Speaking of interviews, recruiters are not exempted from criticism because they also possess barriers that can make it more difficult to hire Autistic individuals. Namely, there are two hiring biases that recruiters can encounter: the horn effect and similarity attraction bias. First, the horn effect occurs when a recruiter makes a judgment about a candidate over a negative characteristic that clouds their assessment of them (Alexandra, 2020). In other words, a recruiter can unfairly assess an Autistic person’s ability to perform the job over “negative characteristics” they spot in an interview. Second, the similarity attraction bias occurs when a recruiter favors a candidate that appears to be similar to them and others in characteristics (Alexandra, 2020). In other words, the recruiter could discount an Autistic individual for a job because they do not meet the “prerequisite social conditions” that other candidates can meet. With this said, both types of hiring bias could be impeding Autistic individuals because they do not appear to be the “idealized candidate” and are discarded. However, notice that none of these “reasons” for discarding Autistic individuals have anything to do with them having the ability to perform the job and thus is unconscious discrimination.

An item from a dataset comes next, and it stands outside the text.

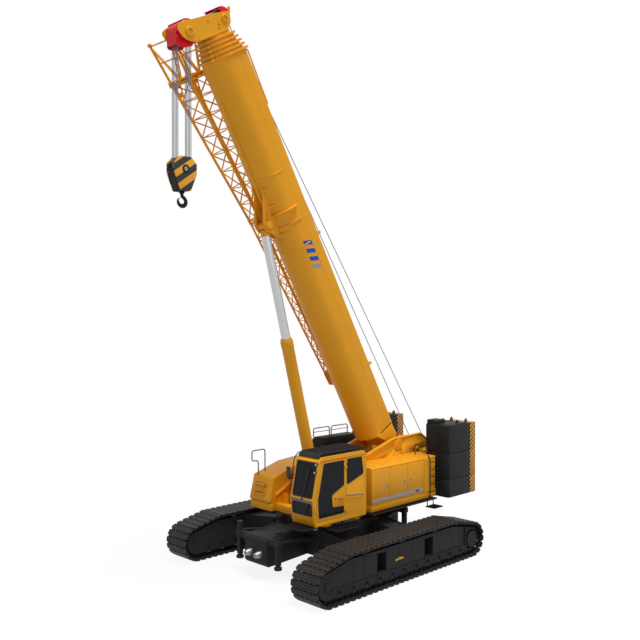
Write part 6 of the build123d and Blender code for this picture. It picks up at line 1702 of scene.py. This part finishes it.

Overall, I have personally encountered and seen other recruiters succumb to these types of hiring biases, and the worst part is that there are more biases that further impede progress towards inclusion. For example, I recall fellow recruiters mentioning more about a candidate’s personal and social characteristics rather than their ability to help the company grow and thrive. As a result, these subjective measurements are not helping the company onboard a diverse portfolio of candidates when they recruit others like them or those who “fit in”. Therefore, it is essential to be aware of the types of hiring biases and ensure that they are not being deployed unconsciously, and remember that the purpose of inclusion is not conformity.
Brandon Orozco is the AFO Workforce Development Project Assistant and holds a BS degree in Psychology with a dual minor in Philosophy and Business Management. Brandon is currently pursuing an MS in Human Resource Management from Claremont Graduate University and was the founder and President of the Professionals in Human Resources Association (PIHRA) student chapter. Brandon is an Autistic self-advocate and has previous experience being a Talent Acquisition Team Lead for a rising tech startup and enjoys sharing his lived experiences and perspectives.
Alexandra (2021). 13 Common Hiring Biases To Watch Out For. https://harver.com/blog/hiring-biases/
Longely, R (2022). What Is a Protected Class? https://www.thoughtco.com/what-is-protected-class-4583111#:~:text=The%20Equal%20Employment%20Opportunity%20Commission%20%28EEOC%29%20is%20assigned,discriminated%20against%20on%20the%20basis%20of%20that%20trait.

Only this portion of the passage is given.